Joseph I (July 26, 1678 – April 17, 1711) was Holy Roman Emperor and ruler of the Austrian Habsburg monarchy from 1705 until his death in 1711. He was the eldest son of Emperor Leopold I from his third wife, Eleonor Magdalene of Neuburg. Joseph was crowned King of Hungary at the age of nine in 1687 and was elected King of the Romans at the age of eleven in 1690. He succeeded to the thrones of Bohemia and the Holy Roman Empire when his father died.
Marriage and lack of heirs

Holy Roman Emperor Joseph I, King of Hungary, Bohemia and Croatia and Archduke of Austria
On February 24, 1699, he married Wilhelmine Amalia of Brunswick-Lüneburg in Vienna. Wilhelmine Amalia was the youngest daughter of Johann Friedrich, Duke of Brunswick-Calenberg, and Princess Benedicta Henrietta of the Palatinate of the Rhine.
They had three children and their only son, Archduke Leopold Joseph, died of hydrocephalus before his first birthday. Joseph had a passion for love affairs (none of which resulted in illegitimate children) and he caught a sexually transmittable disease, probably syphilis, which he passed on to his wife while they were trying to produce a new heir. This incident rendered her sterile.
The Mutual Pact of Succession was devised by Emperor Leopold I, on the occasion of Archduke Charles’s departure for Spain. It stipulated that the claim to the Spanish realms was to be assumed by Archduke Charles, while the right of succession to the rest of the Habsburg hereditary dominions would rest with his elder brother Archduke Joseph, thereby again dividing the House of Habsburg into two lines.

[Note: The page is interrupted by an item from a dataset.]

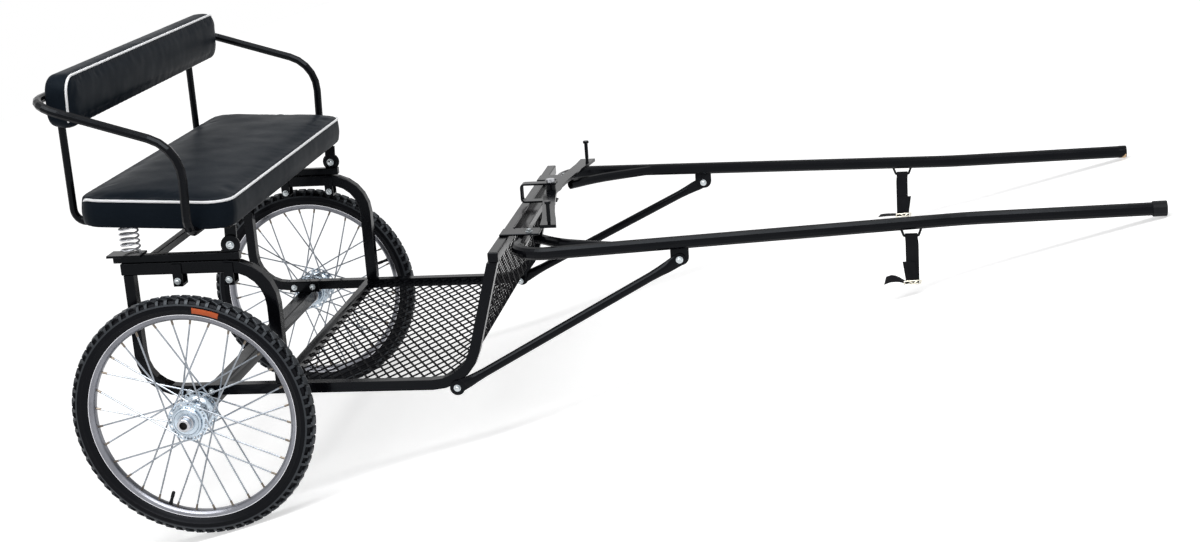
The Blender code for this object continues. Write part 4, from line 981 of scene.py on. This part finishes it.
def bolt_master(head, washer):
    """Washer, six-sided head and dome, standing on z = 0."""
    ring = cylinder(28, washer, 0.0016, (0, 0, 0.0008))
    bevelled(ring, lambda e: middle(e).z > 0.0014, 0.0004, 2)
    cap = cylinder(6, head, 0.0055, (0, 0, 0.0043))
    bevelled(cap, lambda e: middle(e).z > 0.0065, 0.0014, 3)
    fresh()
    bpy.ops.mesh.primitive_uv_sphere_add(segments=20, ring_count=10, radius=head * 0.86, location=(0, 0, 0.0060))
    dome = bpy.context.object
    dome.scale = (1, 1, 0.42)
    settled(dome)
    pick(dome, "faces", lambda f: f.calc_center_median().z < 0.0058)
    bpy.ops.mesh.delete(type="FACE")
    pick(dome, "edges", lambda e: e.is_boundary)
    bpy.ops.mesh.edge_face_add()
    whole = join([ring, cap, dome])
    settled(whole)
    return whole


def facing(spot, toward, spin=0.0):
    """A matrix that stands a piece on a level spot, pointing some way."""
    aimed = Vector(toward).to_track_quat("Z", "Y").to_matrix().to_4x4()
    return Matrix.Translation(spot) @ aimed @ Matrix.Rotation(spin, 4, "Z")


big, small = bolt_master(0.0080, 0.0100), bolt_master(0.0066, 0.0086)
strut_y = SHAFT_OUT - SHAFT_IN * (HIGH_BOLT[0] - SHAFT_X) / SHAFT_BEND
places = [(small, LOW_BOLT, 0.4799, 1), (small, HIGH_BOLT, strut_y + 0.0093, 1), (big, HINGE_AT, 0.4661, 1),
          (big, HINGE_AT, 0.4536, -1), (small, LOW_BOLT, 0.4478, -1), (small, HIGH_BOLT, strut_y - 0.0031, -1),
          (small, (0.815, 0.6737), 0.305, 0)]
for x in (0.106, -0.023):
    places += [(small, (x, 0.624), 0.4773, 1), (small, (x, 0.624), 0.4395, -1)]
for x in (-0.030, 0.025):
    places += [(small, (x, 0.339), 0.4423, -1), (small, (x, 0.339), 0.4735, 1)]
bolts = []
for sign in (-1, 1):
    for master, (x, z), y, out in places:
        toward = (0, sign * out, 0) if out else (0, 0, 1)
        bolts.append(twin(master, facing((x, sign * y, z), toward, len(bolts) * 0.7)))
set_down(join(bolts), "plated_bolts", "bolt_zinc", angle=30)
for master in (big, small):
    bpy.data.objects.remove(master)

# %% [markdown]
# Each strut is a tube with its ends pressed flat. It grows from a circle that is drawn
# out step by step and pressed at both ends, bolted between a round ear and a wide lug.
# The two trace pins of the singletree are headed rods, turned the same way as by a lathe.

# %% Struts, ears, lugs and trace pins
PLATE_HALF = 0.0032


def plate(spot, reach, y, spread=0.0, neck=0.0):
    """A round plate square to y; with a neck it runs straight up from the circle."""
    flat = []
    for a in range(180, 361 if neck else 540, 15):
        shift, turn = spread if a > 270 else -spread, math.radians(a)
        flat.append((spot[0] + shift + reach * math.cos(turn), spot[1] + reach * math.sin(turn)))
    if neck:
        flat += [(spot[0] + spread + reach, spot[1] + neck), (spot[0] - spread - reach, spot[1] + neck)]
    obj = drawn([(a, y - PLATE_HALF, b) for a, b in flat])
    opened(obj)
    bpy.ops.mesh.edge_face_add()
    bpy.ops.mesh.extrude_region_move(TRANSFORM_OT_translate={"value": (0, 2 * PLATE_HALF, 0)})
    closed()
    modified(obj, "edge", "BEVEL", width=0.0008, segments=2, limit_method="ANGLE")
    apply_all(obj)
    return obj


def pressed_tube(y0, y1, sign):
    """A tube from bolt to bolt: its local z is the strut's run, its local x is across the cart."""
    run = math.dist(LOW_BOLT, HIGH_BOLT)
    ends = [(0.0, 0.0, 0.0033, 0.0150), (0.018, 0.0, 0.0033, 0.0150), (0.034, 0.0035, 0.0106, 0.0140),
            (0.052, 0.0035, 0.0110, 0.0125), (0.078, 0.0035, 0.0112, 0.0112)]
    steps = [(z, y0 + (y1 - y0) * z / run + sign * off, w, h) for z, off, w, h in ends]
    steps += [(run - z, y1 + (y0 - y1) * z / run + sign * off, w, h) for z, off, w, h in reversed(ends)]
    fresh()
    bpy.ops.mesh.primitive_circle_add(vertices=24, radius=1.0, fill_type="NGON")
    tube = bpy.context.object
    opened(tube)
    bpy.ops.transform.resize(value=(steps[0][2], steps[0][3], 1))
    bpy.ops.transform.translate(value=(steps[0][1], 0, 0))
    for (z0, x0, w0, h0), (z1, x1, w1, h1) in zip(steps, steps[1:]):
        bpy.ops.mesh.extrude_region_move(TRANSFORM_OT_translate={"value": (x1 - x0, 0, z1 - z0)})
        bpy.ops.transform.resize(value=(w1 / w0, h1 / h0, 1), center_override=(x1, 0, z1))
    closed()
    c, t = (HIGH_BOLT[0] - LOW_BOLT[0]) / run, (HIGH_BOLT[1] - LOW_BOLT[1]) / run
    tube.data.transform(Matrix(((0, -t, c, LOW_BOLT[0]), (1, 0, 0, 0), (0, c, t, LOW_BOLT[1]), (0, 0, 0, 1))))
    return tube


for side, sign in SIDES:
    low_y, high_y = sign * 0.4769, sign * (strut_y + 0.0063)
    tube = pressed_tube(low_y, high_y, sign)
    set_down(join([tube, plate(HIGH_BOLT, 0.0150, high_y)]), "strut_tube_" + side, "powder_coat")
    low = plate(LOW_BOLT, 0.0185, low_y)
    lug = plate((HIGH_BOLT[0], HIGH_BOLT[1] + 0.0045), 0.0200, sign * strut_y, 0.0020, 0.030)
    set_down(join([low, lug]), "strut_ears_" + side, "powder_coat")
    set_down(plate(HINGE_AT, 0.0240, sign * 0.4630), "hinge_ear_" + side, "powder_coat")


def levelled(name):
    """A node's points in the level layout."""
    return [PARK.inverted() @ v.co for v in NODES[name].data.vertices]


def box_middle(points):
    return Vector([(min(p[k] for p in points) + max(p[k] for p in points)) / 2 for k in range(3)])


level = levelled("singletree")
pin_top = max(p.z for p in level)
pins = []
for sign in (-1, 1):
    spot = box_middle([p for p in level if p.z > pin_top - 0.002 and p.y * sign > 0])
    pin = turned([(0.0, -0.049), (0.0050, -0.049), (0.0050, -0.0070), (0.0078, -0.0062), (0.0082, -0.0050),
                  (0.0082, -0.0010), (0.0072, 0.0004), (0.0, 0.0006)], 16)
    pin.data.transform(Matrix.Translation((spot.x, spot.y, pin_top)))
    pins.append(pin)
set_down(join(pins), "trace_pins", "powder_coat", "singletree")

# %% [markdown]
# A coil spring stands under each rear corner of the seat, its end coils lying flat.
# The wire's line is drawn turn by turn and given its thickness as a curve.

# %% Seat springs
SPRING_X, SPRING_Y, SPRING_R = -0.137, 0.46, 0.0225
SPRING_LOW, SPRING_TOP, TURNS, FLAT_TURN = 0.6958, 0.7636, 5.2, 0.5
TURN_STEPS, WIRE_R = 24, 0.0025

for side, sign in SIDES:
    line, steps = [], round(TURNS * TURN_STEPS)
    for k in range(steps + 1):
        t = k / steps
        lie = min(t, 1 - t) * TURNS
        height = SPRING_LOW + (SPRING_TOP - SPRING_LOW) * t
        if lie < FLAT_TURN:
            end = SPRING_LOW if t < 0.5 else SPRING_TOP
            height = end + (height - end) * lie / FLAT_TURN
        a = 2 * math.pi * TURNS * t
        line.append((SPRING_X + SPRING_R * math.cos(a), sign * SPRING_Y + SPRING_R * math.sin(a), height))
    wire = thickened(drawn(line), WIRE_R, 2, caps=True)
    set_down(wire, "coil_" + side, "bright_steel", angle=60)
    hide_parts("seat_spring_" + side)

# %% [markdown]
# A tug strap of flat black webbing hangs from a staple under each shaft: two layers,
# a plated buckle at the foot, a loop under it and a loose tail to the rear.

# %% Tug straps
LOOP_X, LOOP_Y, FOOT_Z, BEND = 1.733, 0.3295, 0.5250, 0.0052
SHAFT_Z, SHAFT_RISE = 0.6520, 0.0280 / 1.528
STAPLE_Z = SHAFT_Z + SHAFT_RISE * (LOOP_X - SHAFT_X) - 0.031  # the staple hangs under the shaft


def ribbon(middles, across, width, thick):
    """Flat webbing: two drawn edges bridged and given a thickness."""
    sides = []
    for half in (-0.5, 0.5):
        sides.append(drawn([Vector(p) + Vector(w).normalized() * width * half for p, w in zip(middles, across)]))
    band = join(sides)
    opened(band)
    bpy.ops.mesh.bridge_edge_loops()
    closed()
    gauged(band, thick)
    modified(band, "edge", "BEVEL", width=thick * 0.3, segments=1)
    apply_all(band)
    return band


def arc_points(centre, reach, first, last, count):
    """Points of an arc as seen along x, angles from +y towards +z."""
    out = []
    for k in range(count + 1):
        a = math.radians(first + (last - first) * k / count)
        out.append(Vector(centre) + Vector((0, math.cos(a), math.sin(a))) * reach)
    return out


def webbing(y, flap, curl):
    """Two hanging layers, the doubled end above the buckle, the loop under it and the loose tail."""
    drop = STAPLE_Z - FOOT_Z
    hang = arc_points((LOOP_X, y, STAPLE_Z), BEND, 180, 0, 8)
    front = [Vector((LOOP_X - 0.002 * flap, y - 0.0050, FOOT_Z + drop * k / 6)) for k in range(6)]
    back = [Vector((LOOP_X - 0.001 * flap, y + 0.0050, STAPLE_Z - drop * k / 6)) for k in range(1, 7)]
    outline = front + hang + back
    body = ribbon(outline, [(1, 0, 0)] * len(outline), 0.0295, 0.0022)
    leaf = [Vector((LOOP_X + flap * (0.0075 - 0.0015 * k), y - 0.0074 + 0.0006 * k, FOOT_Z + 0.052 - 0.0104 * k))
            for k in range(6)]
    doubled = ribbon(leaf, [(1, 0, 0.04 * flap)] * 6, 0.0290, 0.0020)
    under = ribbon(arc_points((LOOP_X, y, FOOT_Z), BEND, 180, 360, 8), [(1, 0, 0)] * 9, 0.0320, 0.0022)
    tail_line = [(-0.010, 0.003, -0.003), (-0.020, 0.002, 0.001), (-0.030, 0.001, 0.006), (-0.040, -0.001, 0.009),
                 (-0.050, -0.003, 0.010), (-0.058, -0.005, 0.008), (-0.064, -0.006, 0.006)]
    tail_turn = [(0, 1, 0), (0, 1, 0.05), (0, 1, 0.25), (0.1, 1, 0.5), (0.2, 1, 0.75), (0.3, 1, 0.9), (0.35, 1, 1)]
    tail = ribbon([Vector((LOOP_X, y, FOOT_Z)) + Vector((a, b, c * curl)) for a, b, c in tail_line],
                  [Vector((a, b, c * curl)) for a, b, c in tail_turn], 0.0225, 0.0018)
    return join([body, doubled, under, tail])


def buckle(y):
    """A wire frame of four bars, and two bars of the tongue across it."""
    centre = Vector((LOOP_X, y - 0.0072, FOOT_Z + 0.001))
    corners = [(-0.0195, 0, -0.0052), (0.0195, 0, -0.0030), (0.0205, -0.002, 0.0050), (-0.0185, -0.002, 0.0030)]
    bars = [(a, b, 0.0016) for a, b in zip(corners, corners[1:] + corners[:1])]
    bars += [((-0.011, -0.001, 0.0042), (0.004, -0.003, -0.0035), 0.0017),
             ((0.003, -0.003, -0.0030), (0.0115, -0.002, 0.0040), 0.0017)]
    made = []
    for a, b, radius in bars:
        made.append(rod_between(centre + Vector(a), centre + Vector(b), radius, 10, extra=radius))
        bevelled(made[-1], lambda e: abs(way(e).z) < 0.1, 0.0005, 2)
    return join(made)


for (side, sign), flap, curl in zip(SIDES, (-1, 1), (1.0, 0.1)):
    cloth = webbing(sign * LOOP_Y, flap, curl)
    set_down(cloth, "tug_webbing_" + side, "strap_webbing", angle=40)
    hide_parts("tug_strap_" + side)
    set_down(buckle(sign * LOOP_Y), "buckle_" + side, "buckle_plate", angle=40)

# %% [markdown]
# The left shaft has lost its end cap: its rim is bevelled black paint, with one
# corner rubbed down to a pale, rusty-edged patch. One short sleeve carries both
# finishes, face by face.

# %% Worn shaft end
WORN_R, WORN_LONG, WORN_BEVEL = 0.0163, 0.020, 0.0034
level = levelled("shaft_left")
front = max(p.x for p in level)
tip = box_middle([p for p in level if p.x > front - 0.002])
worn = cylinder(32, WORN_R, WORN_LONG, (0, 0, -0.0098))
settled(worn)
pick(worn, "edges", lambda e: middle(e).z > 0.0001 and e.verts[0].co.xy.length > WORN_R - 0.0005)
bpy.ops.mesh.bevel(offset=WORN_BEVEL, segments=3)
for k in range(1, 8):  # rings round the sleeve, so that the rubbed patch can end between them
    sliced((0, 0, -0.0024 * k), (0, 0, 1))
mode("OBJECT")
worn.data.transform(facing(tip, (1, 0, SHAFT_RISE)))
rubbed = []
for face in worn.data.polygons:
    c = face.center - tip
    lean = abs(math.degrees(math.atan2(c.y + 0.3 * c.z, -c.z)) + 28)
    if c.yz.length > 0.004 and -c.x < 0.0185 * (1 - lean / 62):
        rubbed.append(face.index)
set_down(worn, "worn_shaft_end", "powder_coat")
repaint(worn, "bare_worn", rubbed)
print("shaft tip", [round(k, 4) for k in tip], "rubbed faces", len(rubbed))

The Pact also specified the succession to the brothers: they would both be succeeded by their respective heirs male but should one of them fail to have a son, the other one would succeed him in all his realms.

Holy Roman Emperor Charles VI, King of Hungary, Bohemia and Croatia and Archduke of Austria
However, should both brothers die leaving no sons, the daughters of the elder brother (Joseph) would have absolute precedence over the daughters of the younger brother (Charles) and the eldest daughter of Joseph would ascend all the Habsburg thrones.

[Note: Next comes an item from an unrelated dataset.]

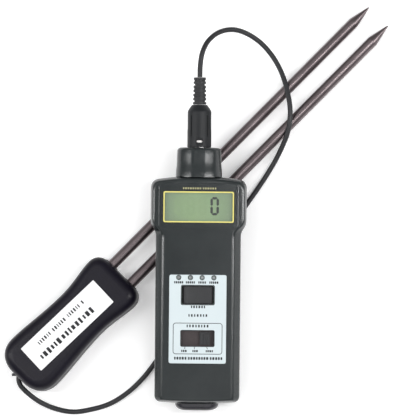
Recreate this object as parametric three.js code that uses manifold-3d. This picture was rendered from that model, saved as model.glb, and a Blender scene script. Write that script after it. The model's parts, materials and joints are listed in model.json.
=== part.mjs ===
// Grain moisture meter: a hand-held meter with its lead plugged in, and a two-rod probe.
// Millimetres, +Z up. The object lies on the plane z = 0: the probe rests on its handle and its rod
// tips, the meter leans on the nearer rod, and x = y = 0 is the middle of the footprint.
import * as THREE from 'three';
import { mergeVertices } from 'three/addons/utils/BufferGeometryUtils.js';
import Module from 'manifold-3d';

const wasm = await Module();
wasm.setup();

// ---------------------------------------------------------------- driving dimensions

const GAP = 0.3; // clearance between pieces that seat on each other
const CUT = 1; // how far a cutting body runs past the face it opens

// layout of the two halves on the table
const METER_AT = new THREE.Vector2(-1.1, -125.15); // middle of the meter's bottom end
const METER_TURN = -0.7; // degrees, about the vertical
const PROBE_AT = new THREE.Vector2(-116.7, -109.15); // middle of the handle's rear end
const PROBE_TURN = 44.8; // degrees, about the vertical
const MAX_LEAN = 30; // degrees, the most that the meter could lean on the rod

// meter case: x across, y from the bottom end to the head, z from the back face to the front face
const CASE_LENGTH = 147;
const GRIP_WIDTH = 55;
const HEAD_WIDTH = 62;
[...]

The Mutual Pact of Succession was secretly signed by archdukes Joseph and Charles of Austria, the future emperors of the Holy Roman Empire, in 1703.
In 1700 the senior line of the House of Habsburg became extinct with the death of King Carlos II of Spain. The War of the Spanish Succession ensued, with Louis XIV of France and Navarre claiming the throne of Spain for his grandson Philippe, Duke of Anjou and Holy Roman Emperor Leopold I claiming them for his son Archduke Charles.
The Kingdom of Portugal, Kingdom of England, Scotland, Ireland and the majority of the Holy Roman Empire endorsed Archduke Charles’s candidature for the Spanish throne.

King Felipe V of Spain
Archduke Charles, as King Carlos III, as he was known, disembarked for his kingdom in 1705, and stayed there for six years, only being able to exercise his rule in Catalonia.
During the smallpox epidemic of 1711, which killed Louis, le Grand Dauphin and three siblings of the future Holy Roman Emperor Franz I, Emperor Joseph became infected. He died on April 17 in the Hofburg Palace. He had previously promised his wife to stop having affairs, should he survive.
At this point Archduke Charles “Carlos III of Spain” returned to Vienna to assume the imperial crown where he was elected as Holy Roman Emperor Charles VI.
Not wanting to see Austria and Spain in personal union again, the new Kingdom of Great Britain withdrew its support from the Austrian coalition, and the War of the Spanish Succession culminated with the Treaties of Utrecht and Rastatt three years later. The former, ratified in 1713, recognised Philippe, Duke of Anjou as King Felipe V of Spain.